• [What you will do]: Gather all lines in the data that hold the string "object".

• [Input data]:
===============

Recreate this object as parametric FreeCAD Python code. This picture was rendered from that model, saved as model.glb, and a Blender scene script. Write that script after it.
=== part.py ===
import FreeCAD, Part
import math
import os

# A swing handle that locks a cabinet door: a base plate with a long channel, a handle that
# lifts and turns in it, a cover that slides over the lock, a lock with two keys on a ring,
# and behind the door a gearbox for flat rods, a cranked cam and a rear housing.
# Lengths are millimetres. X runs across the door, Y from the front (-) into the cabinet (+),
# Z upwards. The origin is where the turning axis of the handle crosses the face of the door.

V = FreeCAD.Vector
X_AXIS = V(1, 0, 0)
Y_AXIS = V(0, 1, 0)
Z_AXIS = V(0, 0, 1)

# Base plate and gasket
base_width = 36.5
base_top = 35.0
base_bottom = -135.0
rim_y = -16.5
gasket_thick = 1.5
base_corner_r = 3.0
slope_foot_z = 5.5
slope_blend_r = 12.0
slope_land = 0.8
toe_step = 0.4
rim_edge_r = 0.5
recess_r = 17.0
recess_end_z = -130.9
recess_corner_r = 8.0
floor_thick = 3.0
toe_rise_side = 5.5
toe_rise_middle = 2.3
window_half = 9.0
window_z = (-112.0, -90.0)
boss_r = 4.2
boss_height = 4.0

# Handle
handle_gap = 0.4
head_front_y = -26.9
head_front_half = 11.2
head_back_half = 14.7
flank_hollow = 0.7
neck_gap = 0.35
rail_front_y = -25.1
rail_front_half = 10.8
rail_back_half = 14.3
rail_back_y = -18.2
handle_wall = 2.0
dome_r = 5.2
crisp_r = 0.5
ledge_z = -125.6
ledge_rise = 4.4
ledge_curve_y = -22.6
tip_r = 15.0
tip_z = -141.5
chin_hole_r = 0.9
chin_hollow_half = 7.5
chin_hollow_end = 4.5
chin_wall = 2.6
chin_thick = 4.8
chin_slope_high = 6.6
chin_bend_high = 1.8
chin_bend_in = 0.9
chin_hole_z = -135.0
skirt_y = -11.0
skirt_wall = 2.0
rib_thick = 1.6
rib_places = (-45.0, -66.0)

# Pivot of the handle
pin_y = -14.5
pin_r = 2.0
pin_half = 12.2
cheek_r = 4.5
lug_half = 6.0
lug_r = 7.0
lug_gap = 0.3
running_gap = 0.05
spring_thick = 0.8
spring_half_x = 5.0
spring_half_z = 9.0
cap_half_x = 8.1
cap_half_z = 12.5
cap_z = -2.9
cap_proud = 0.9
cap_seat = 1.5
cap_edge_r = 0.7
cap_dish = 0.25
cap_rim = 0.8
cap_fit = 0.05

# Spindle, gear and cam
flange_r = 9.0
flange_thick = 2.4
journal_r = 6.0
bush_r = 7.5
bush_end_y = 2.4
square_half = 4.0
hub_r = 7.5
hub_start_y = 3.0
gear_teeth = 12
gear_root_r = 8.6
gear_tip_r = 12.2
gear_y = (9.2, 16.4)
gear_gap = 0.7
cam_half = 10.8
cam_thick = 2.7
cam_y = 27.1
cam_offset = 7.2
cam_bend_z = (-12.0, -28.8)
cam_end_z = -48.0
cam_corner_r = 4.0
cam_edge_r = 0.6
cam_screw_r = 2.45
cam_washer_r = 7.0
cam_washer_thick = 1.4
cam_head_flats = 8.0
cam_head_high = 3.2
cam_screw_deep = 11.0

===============

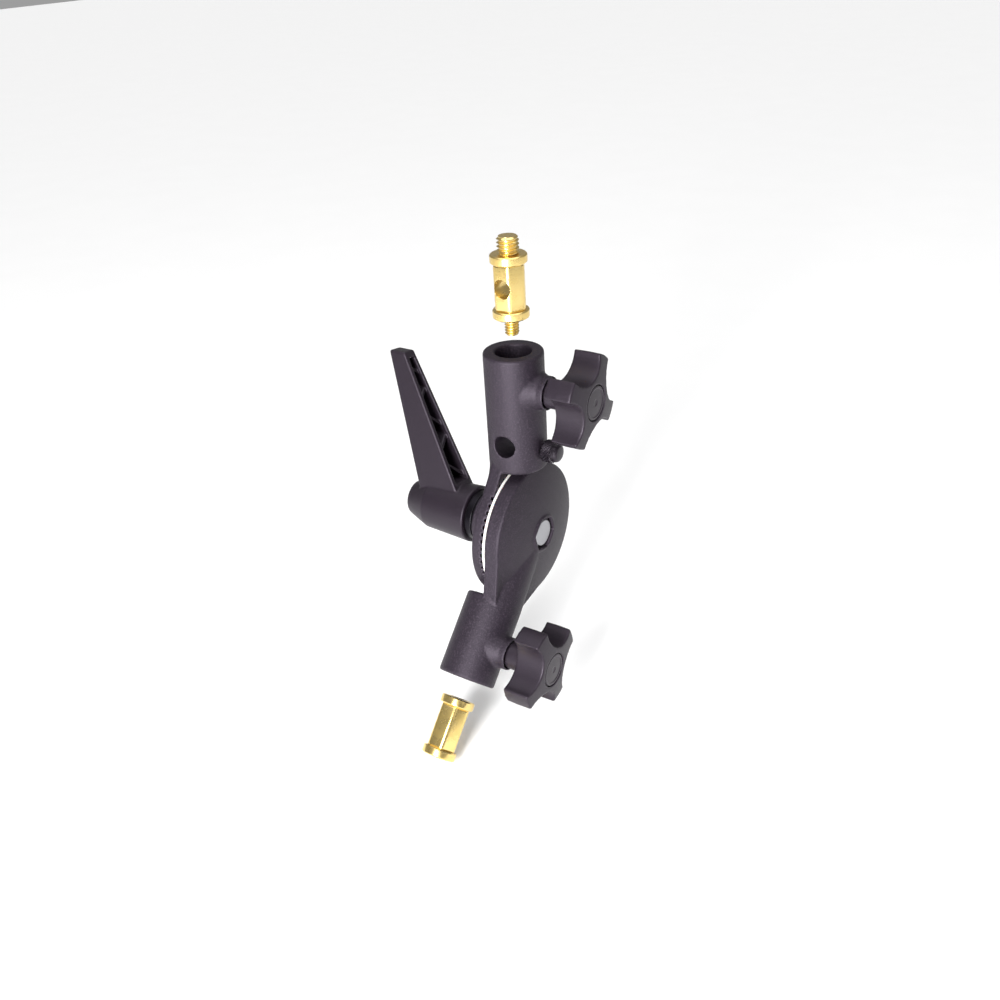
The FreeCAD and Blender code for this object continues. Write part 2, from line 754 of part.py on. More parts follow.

===============

• [Problem solution]:
Recreate this object as parametric FreeCAD Python code. This picture was rendered from that model, saved as model.glb, and a Blender scene script. Write that script after it.
The FreeCAD and Blender code for this object continues. Write part 2, from line 754 of part.py on. More parts follow.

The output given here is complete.